私が思うに、アアルトベースは自然に通ずる美しさを持っているが故に、花とどこまでも対等だ。ふつう花器とは、控えめで、花を引き立てるような存在なのではないだろうか。
それに対してアアルトベースには、自立した美しさがある。花に媚びない余裕があるからこそ、花を生けた時に、互いを最大限引き立て合うことができるのだ。
そこに花を生けるとき、波状の淵に沿って広がった花々はまるで踊っているかのように、より愛らしく見える。花の魅力を助長させるような力が、この花器にはある。
「花を生ける」ことも含め、私はこれからも、アアルトベースを様々な角度から楽しみたいと思う。

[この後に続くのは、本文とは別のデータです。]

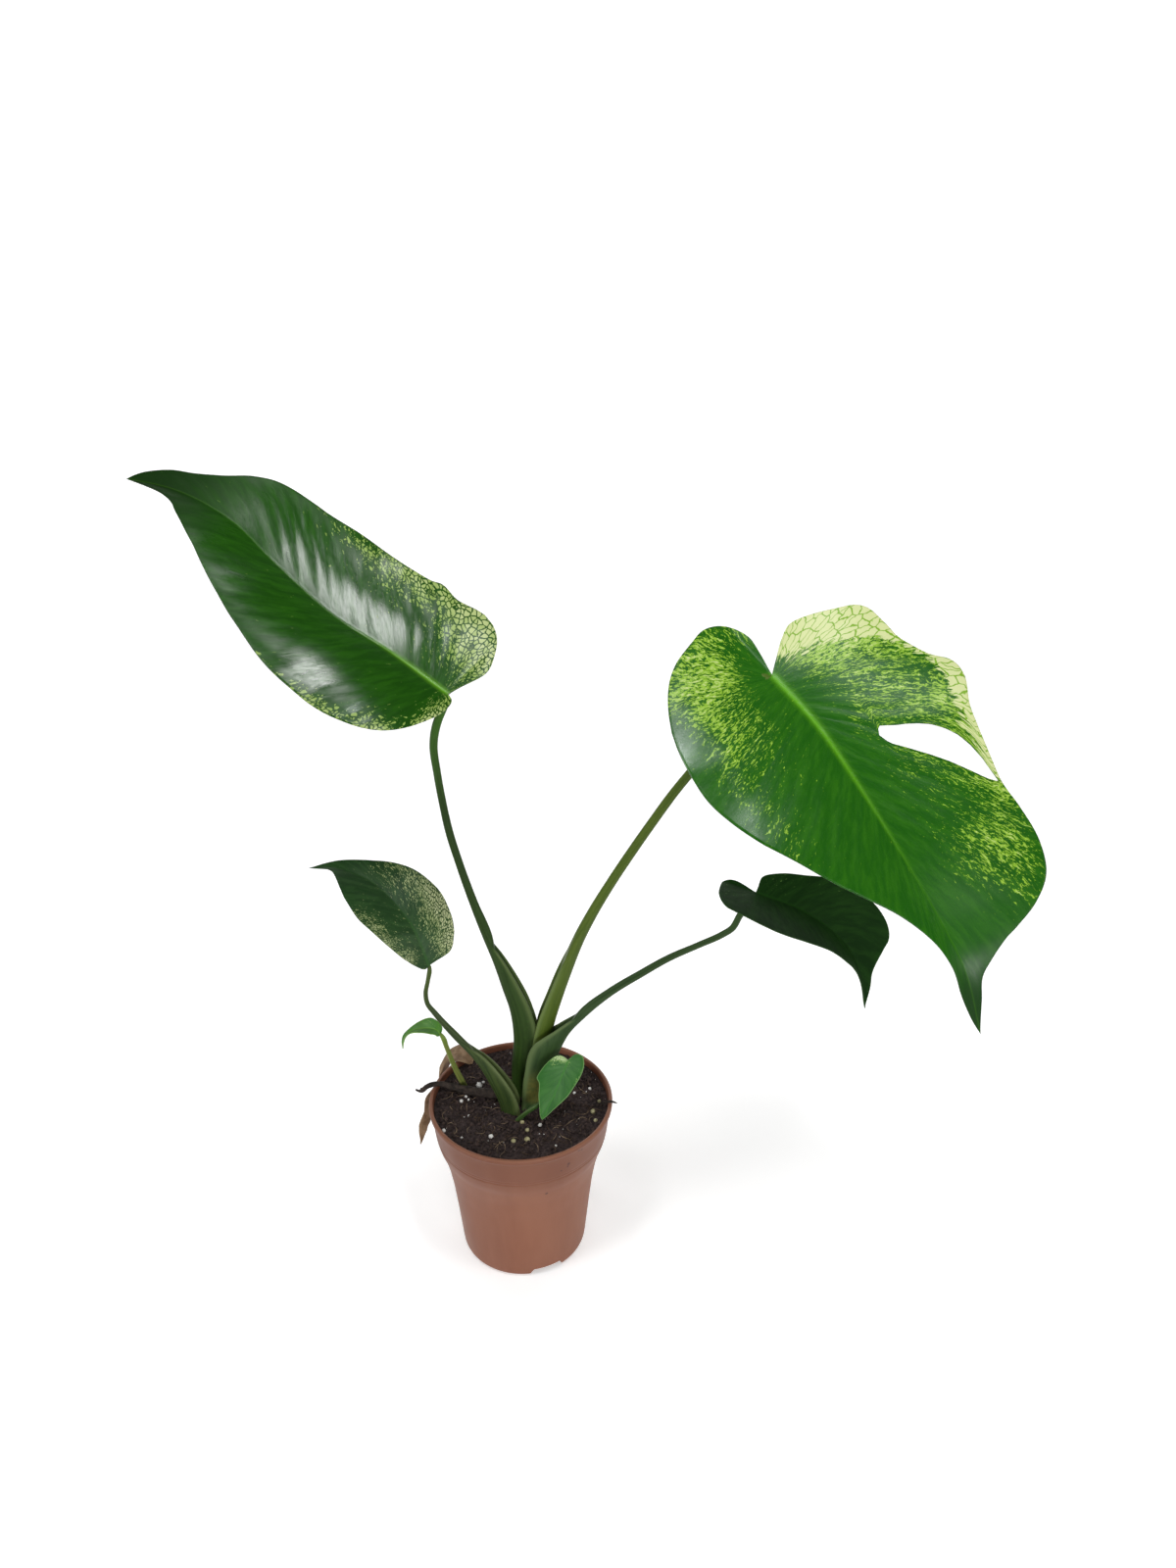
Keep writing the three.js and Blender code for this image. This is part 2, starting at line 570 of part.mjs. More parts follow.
const lowRightStalk = {
  facing: [-1, 0.1, 0],
  steps: 25,
  stations: [[9, -6, 96.5, 5.2, 10, 6], [13.5, -5, 111, 6, 12.5, 9.5], [19, -2.5, 132.5, 6.4, 16, 14],
    [26, 0, 152.5, 6.2, 17, 15], [32, 1, 165, 4.4, 8.6, 6], [42, 1.5, 177, 3, 4.2, -1.5],
    [60, 3, 193.5, 2.5, 2.5, -2.5], [78, 4, 206, 2.3, 2.3, -2.3], [95, 5, 217, 2.1, 2.1, -2.1],
    [113, 6, 226, 1.9, 1.9, -1.9], [128, 6, 234, 2, 2, -2], [134.5, 5.5, 239.5, 2, 2, -2],
    [138.5, 5, 248.5, 2, 2, -2], [142.5, 5, 257, 2, 2, -2], [146.5, 5, 264.5, 1.8, 1.8, -1.8]],
};

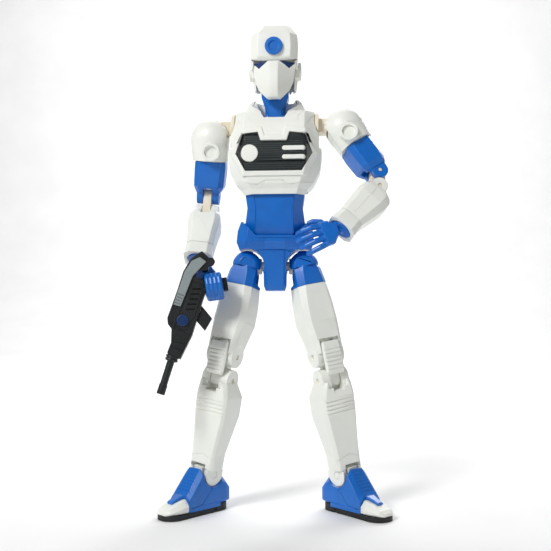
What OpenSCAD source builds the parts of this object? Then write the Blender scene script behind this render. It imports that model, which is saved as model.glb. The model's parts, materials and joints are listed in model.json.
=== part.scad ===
// Articulated robot figure kit: snap-together moulded shells on friction hinges.
// The figure faces -Y, its own right side is -X, and both soles rest on z = 0.

/* [Pose] */
// Forward swing of both legs at the hip, degrees
leg_swing = 6; // [0:1:10]
// Spread of each leg from vertical, degrees
leg_spread = 14; // [12:1:16]
// Outward turn of the right and left leg about its own length, degrees
leg_turn = [25, 25]; // [18:1:30]
// Bend of each of the two knee hinges, degrees
knee_bend = 6; // [0:1:8]
// Turn of the torso at the waist, degrees
waist_turn = -3; // [-6:1:6]
// Backward swing of the right and left arm, degrees
arm_swing = [14, -9]; // [-12:1:18]
// Spread of the right and left arm, degrees
arm_spread = [5, 34]; // [2:1:40]
// Inward turn of the right and left upper arm, degrees
arm_turn = [0, 74]; // [0:1:80]
// Bend of each of the two elbow hinges of the right and left arm, degrees
elbow_bend = [22, 37]; // [0:1:45]
// Turn of the right and left hand on the wrist, degrees
hand_turn = [90, 6]; // [-90:1:100]

/* [Legs] */
// Distance of each hip pivot from the middle
hip_x = 17.5; // [17:0.5:18]
// Hip pivot to upper knee pin
thigh_len = 57; // [54:0.5:60]
// Spacing of the two knee pins
knee_gap = 15; // [14.5:0.5:16]
// Lower knee pin to ankle pivot
shin_len = 59; // [56:0.5:62]
// Outward turn of the ankle fork from the knee pins, degrees
toe_out = 16; // [10:1:20]
// Height of the ankle pivot above the sole
ankle_h = 24; // [23:0.5:26]

/* [Arms] */
// Distance of each shoulder pivot from the middle
shoulder_x = 32.6; // [32.4:0.2:33]
// Offset of the shoulder cap's centre from its pivot, outward and downward
cap_shift = 8; // [7.5:0.5:8.5]
// Radius of the shoulder cap
cap_r = 13.4; // [12.8:0.2:13.8]
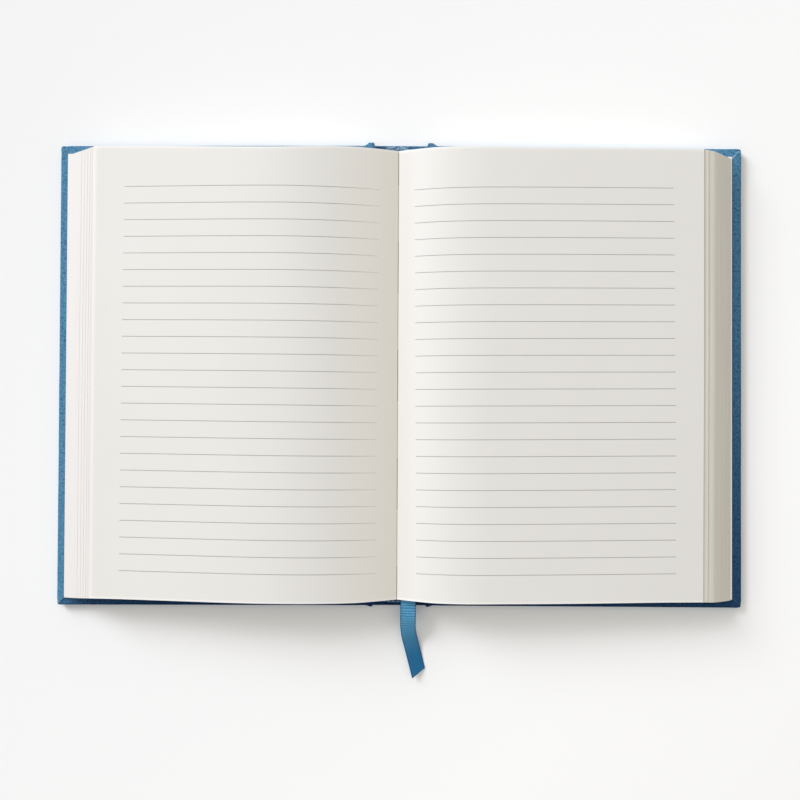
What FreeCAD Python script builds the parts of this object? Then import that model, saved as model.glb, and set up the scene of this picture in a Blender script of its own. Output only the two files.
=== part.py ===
import FreeCAD, Part
import math
import os

# An open case-bound notebook, lying face up on its back: cloth case, sewn text block, ribbon marker.
# X runs across the opening, Y towards the head of the page, Z up.
# The origin is on the table, under the middle of the spine. All sizes are in millimetres.

# Text block
page_width = 148.0
page_height = 210.0
block_back_half = 10.4
arch_rise = 2.85
gutter_x = -1.1
gutter_rise = 5.45

# Each side of the opening: stack at the fore-edge, hump, and how its leaves step back from the lowest one
left_stack = 8.15
left_hump_rise = 14.05
left_hump_run = 52.0
left_setback = 15.4
right_stack = 9.85
right_hump_rise = 13.05
right_hump_run = 42.0
right_setback = 18.1
right_knee_setback = 11.9
right_knee_drop = 1.5
gutter_tangent_run = 10.0
gutter_tangent_rise = 5.0
hump_tangent_run = 25.0
fore_edge_slope = 0.045

# Case
board_thickness = 2.5
spine_board_thickness = 2.0
spine_board_width = 24.0
joint_width = 5.0
head_square = 3.6
fore_square = 3.2
cloth = 0.4
turn_in = 15.0
corner_radius = 1.0
edge_round = 0.55
seam_width = 0.3
seam_depth = 0.25
tuck_radius = 1.4
tuck_out = 1.2

# Endpapers, lining and bands
paper = 0.15
flyleaf_inset = 1.0
lining = 0.2
lining_end_gap = 1.0
band_tape = 0.25
band_tape_length = 10.0
band_bead_rise = 0.9
band_bead_out = 1.2
band_end_inset = 0.3

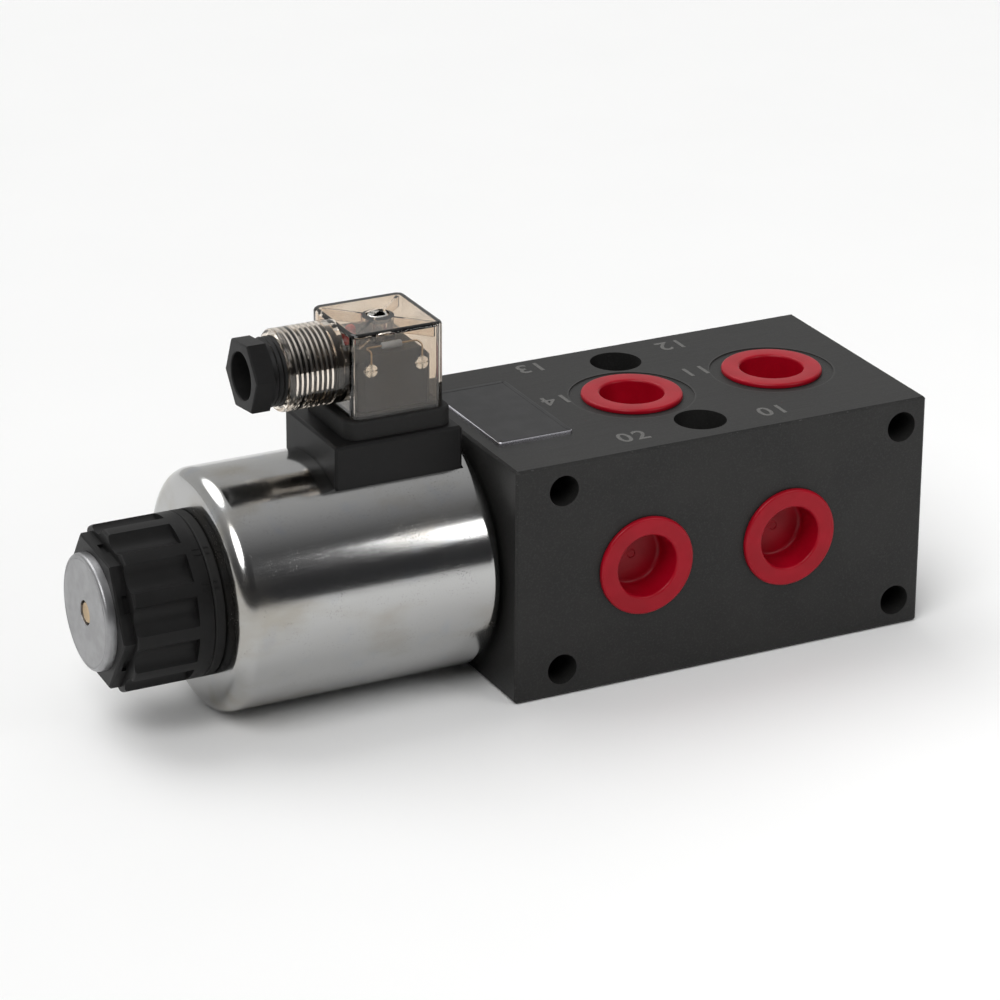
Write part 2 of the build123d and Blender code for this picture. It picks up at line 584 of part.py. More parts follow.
with BuildPart() as coil_seal:
    bar(SPOOL_LINE, COIL_RIGHT, LEFT, TUBE_R + COIL_SEAL_WIDTH)
    hole(SPOOL_LINE, COIL_RIGHT - 1, LEFT + 1, TUBE_R + EASY)
coil_seal.part.label = "coil_seal"
export_step(coil_seal.part, "parts/coil_seal.step")

# ---------------------------------------------------------------- coil nut
with BuildPart() as nut_seal:
    bar(SPOOL_LINE, NUT_SEAL_LEFT, COIL_LEFT, NUT_BODY_R)
    chamfer(rims(nut_seal, SPOOL_LINE, NUT_SEAL_LEFT, NUT_BODY_R), NUT_PARTING_CHAMFER)
    chamfer(rims(nut_seal, SPOOL_LINE, COIL_LEFT, NUT_BODY_R), NUT_PARTING_CHAMFER)
    hole(SPOOL_LINE, NUT_SEAL_LEFT - 1, COIL_LEFT + 1, TUBE_R + EASY)
nut_seal.part.label = "nut_seal"
export_step(nut_seal.part, "parts/nut_seal.step")

with BuildPart() as coil_nut:
    bar(SPOOL_LINE, NUT_FLUTE_LEFT, NUT_SEAL_LEFT, NUT_BODY_R)
    fillet(rims(coil_nut, SPOOL_LINE, NUT_FLUTE_LEFT, NUT_BODY_R), NUT_EDGE_FILLET)
    chamfer(rims(coil_nut, SPOOL_LINE, NUT_SEAL_LEFT, NUT_BODY_R), NUT_PARTING_CHAMFER)
    with BuildSketch(SPOOL_LINE.offset(NUT_FLUTE_LEFT)):
        with PolarLocations(NUT_BODY_R + NUT_FLUTE_R - NUT_FLUTE_DEPTH, NUT_FLUTES, NUT_FLUTE_ANGLE):
            Circle(NUT_FLUTE_R)
    extrude(amount=NUT_FLUTED_LENGTH, mode=Mode.SUBTRACT)
    with BuildSketch(SPOOL_LINE.offset(NUT_LEFT)):
        RegularPolygon(NUT_HEX_CORNER_R, 6, rotation=NUT_HEX_ANGLE)
    extrude(amount=NUT_HEX_LENGTH + NUT_POCKET_LENGTH)
    hex_face = coil_nut.faces().filter_by(Axis.X).sort_by(Axis.X)[0]
    chamfer(hex_face.edges(), NUT_EDGE_FILLET / 2)
    # a small pocket in each flat of the hexagon, in front of the fluted body
    flat_r = NUT_HEX_CORNER_R * cos(pi / 6)
    for flat in range(6):
        angle = NUT_HEX_ANGLE + 30 + 60 * flat
        pocket = Plane(origin=(NUT_FLUTE_LEFT - NUT_POCKET_LENGTH / 2, flat_r * cos(radians(angle)),
                               BORE_Z + flat_r * sin(radians(angle))),
                       x_dir=(1, 0, 0), z_dir=(0, cos(radians(angle)), sin(radians(angle))))
        with Locations(pocket.location):
            Box(NUT_POCKET_LENGTH, NUT_POCKET_WIDTH, 2 * NUT_POCKET_DEPTH, mode=Mode.SUBTRACT)
    hole(SPOOL_LINE, NUT_LEFT - 1, NUT_SEAL_LEFT + 1, TUBE_R + GUIDE)
coil_nut.part.label = "coil_nut"
export_step(coil_nut.part, "parts/coil_nut.step")

# ---------------------------------------------------------------- connector base, blades and gasket
# Each blade place is x, y, and its size along x and y.
BLADES = [
    (COVER_X - BLADE_SPACING / 2, 0, BLADE_THICKNESS, BLADE_WIDTH),
    (COVER_X + BLADE_SPACING / 2, 0, BLADE_THICKNESS, BLADE_WIDTH),
    (COVER_X, BLADE_SPACING / 2, BLADE_WIDTH, BLADE_THICKNESS),
]
BLADE_FOOT = BASE_TOP - BLADE_EMBEDDED
CLIP_BOTTOM = GASKET_TOP + TERMINAL_RIM_HEIGHT

with BuildPart() as connector_base:
    block_of(BASE_X, 0, BORE_Z, BASE_TOP, BASE_LENGTH, BASE_DEPTH)
    chamfer(connector_base.edges().filter_by(Axis.Z), BASE_CHAMFER)
    chamfer(connector_base.faces().sort_by(Axis.Z)[-1].edges(), BASE_CHAMFER)
    hole(SPOOL_LINE, BASE_X - BASE_LENGTH, BASE_X + BASE_LENGTH, COIL_CAVITY_R)
    for x, y, length, depth in BLADES:
        block_of(x, y, BLADE_FOOT, BASE_TOP + 1, length, depth, mode=Mode.SUBTRACT)
    hole(COVER_SCREW_LINE, BASE_TOP - INSERT_LENGTH, BASE_TOP + 1, INSERT_R)
    hole(COVER_SCREW_LINE, BASE_TOP - INSERT_LENGTH - INSERT_SPARE, BASE_TOP, SCREW_R + EASY)
connector_base.part.label = "connector_base"
export_step(connector_base.part, "parts/connector_base.step")

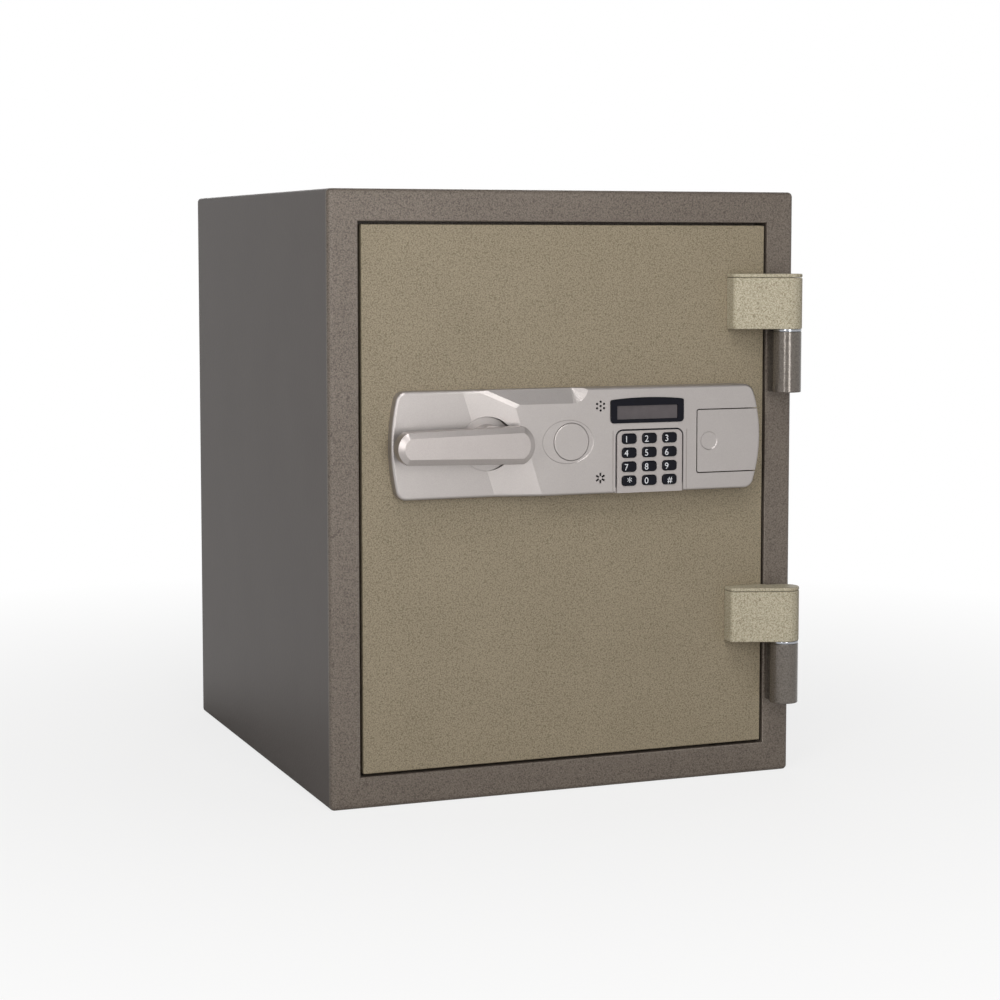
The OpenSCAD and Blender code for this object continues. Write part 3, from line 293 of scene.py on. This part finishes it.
# Zinc plating: bright grey with a soft crystal drift.
zinc_plating, spot, shader = material("zinc_plating")
crystal = add(zinc_plating, "TexVoronoi", {"Scale": 1000 / 6}, {"Vector": spot}, feature="F1")
fine = add(zinc_plating, "TexNoise", {"Scale": 1000 / 0.8, "Detail": 4.0}, {"Vector": spot})
zinc_grey = blend_colour(zinc_plating, "#9da0a2", "#b9bcbe", crystal.outputs["Color"])
finish_shader(zinc_plating, shader, zinc_grey, fine.outputs[0], 0.05, roughness=0.34, metallic=1.0)
for part in ("shelf_brackets", "anchor_sleeves", "bolt_keepers", "lock_plate", "crank", "bolt_bar",
             "cover_screws", "guide_studs"):
    dress(part, zinc_plating)


def fine_finish(name, low, high, grain, detail, depth, **numbers):
    """A finish whose colour and relief follow one noise, both sized in millimetres."""
    made, spot, shader = material(name)
    noise = add(made, "TexNoise", {"Scale": 1000 / grain, "Detail": detail}, {"Vector": spot})
    return finish_shader(made, shader, blend_colour(made, low, high, noise.outputs[0]),
                         noise.outputs[0], depth, **numbers)


# Ground steel of the bolts, pins and shafts: bright, its grinding lines drawn as a fine haze.
ground_steel = fine_finish("ground_steel", "#b0b2b4", "#cfd1d3", 0.9, 5.0, 0.03, roughness=0.22,
                           metallic=1.0)
for part in ("hinge_pins", "hinge_side_bolts", "lock_bolts", "plunger", "handle_spindle", "key_plug"):
    dress(part, ground_steel)

# Cast fire fill of gypsum and cement: chalky and pale, with pores of 1 to 3 mm.
fire_fill, spot, shader = material("cast_fire_fill")
pores = add(fire_fill, "TexVoronoi", {"Scale": 1000 / 3}, {"Vector": spot}, feature="F1")
sand = add(fire_fill, "TexNoise", {"Scale": 1000 / 1.5, "Detail": 5.0}, {"Vector": spot})
finish_shader(fire_fill, shader, blend_colour(fire_fill, "#c9c4b2", "#dcd8cb", sand.outputs[0]),
              pores.outputs["Distance"], 0.5, roughness=0.9)
for part in ("body_insulation", "door_insulation"):
    dress(part, fire_fill)

# Extruded seal of swelling rubber: black and matt, with a fine grain.
seal_rubber = fine_finish("seal_rubber", "#17181a", "#242527", 0.8, 3.0, 0.1, roughness=0.75)
dress("door_seal", seal_rubber)


# Door skin
# A steel pan of 2 mm, folded on four sides and open at the back, with narrow bends round its
# face. It fills the door's opening but for a dark gap.

# Hammertone powder coat in olive: finer and more matt than the frame's.
door_paint = hammertone("door_hammertone", "#6b614d", "#9f937d", 1.05, 0.48, 0.28, 0.0, 0.3)
door_w, door_h, pan_deep, pan_sheet = 359.6, 443.2, 20, 2
bm = bmesh.new()
bmesh.ops.create_cube(bm, size=1, matrix=Matrix.Translation((0, pan_deep / 2, body_h / 2))
                      @ Matrix.Diagonal((door_w, pan_deep, door_h, 1)))
bmesh.ops.delete(bm, geom=[f for f in bm.faces if f.normal.y > 0.9], context="FACES_ONLY")
round_edges(bm, sharp_edges(bm), gap_bend, 3)
bmesh.ops.recalc_face_normals(bm, faces=bm.faces)
bmesh.ops.solidify(bm, geom=bm.faces, thickness=pan_sheet)
make_piece("door_skin_pan", bm, door_paint, "door", "door_skin")


# Hinges
# Two cast blocks bolted to the door turn on pins in barrels that are welded to the frame,
# with a chromed washer between. A thin plate caps each block.
def node_piece(name, node, finish, body, radius, segments, angle=30):
    """A CAD node's own form with its sharp edges rounded."""
    bm = node_copy(node)
    round_edges(bm, sharp_edges(bm, angle=angle), radius, segments)
    make_piece(name, bm, finish, body, node)


# Hammertone on the blocks: paler and deeper than the door's. On the barrels: dark, glossy and
# nearly smooth, so that they mirror the upright lights as soft stripes.
block_paint = hammertone("block_hammertone", "#8a806a", "#ccc4ae", 1.1, 0.38, 0.4, 0.0, 0.04)
barrel_paint = hammertone("barrel_hammertone", "#57514b", "#756e67", 1.3, 0.16, 0.06, 0.35)
# Chromium plate on turned steel: a mirror with a faint haze.
chrome = fine_finish("chrome_plating", "#94969a", "#aeb0b4", 1.2, 4.0, 0.02, roughness=0.12, metallic=1.0)
cast_round, barrel_round, washer_round = 0.9, 0.7, 0.35
for side in ("upper", "lower"):
    node_piece(side + "_cast_block", side + "_hinge_block", block_paint, "door",
               cast_round, 3, 50)
    node_piece(side + "_barrel", side + "_frame_barrel", barrel_paint, "cabinet",
               barrel_round, 3)
node_piece("block_cap_plates", "hinge_block_caps", block_paint, "door", cast_round, 3)
node_piece("chrome_washers", "hinge_washers", chrome, "cabinet", washer_round, 2)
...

アアルトベースは私にとって、自慢の「花器」なのだから。
新しい考え方をくれるアアルトベースを、あなたの生活に
道具としてではなく、暮らしを味わうための嗜好品としての花器を、選んでみよう。「花を生ける」をおまけにしてしまうような、すぐれた花器。日常に取り入れることで、あなたらしい毎日を、より一層愛せるようになるかもしれない。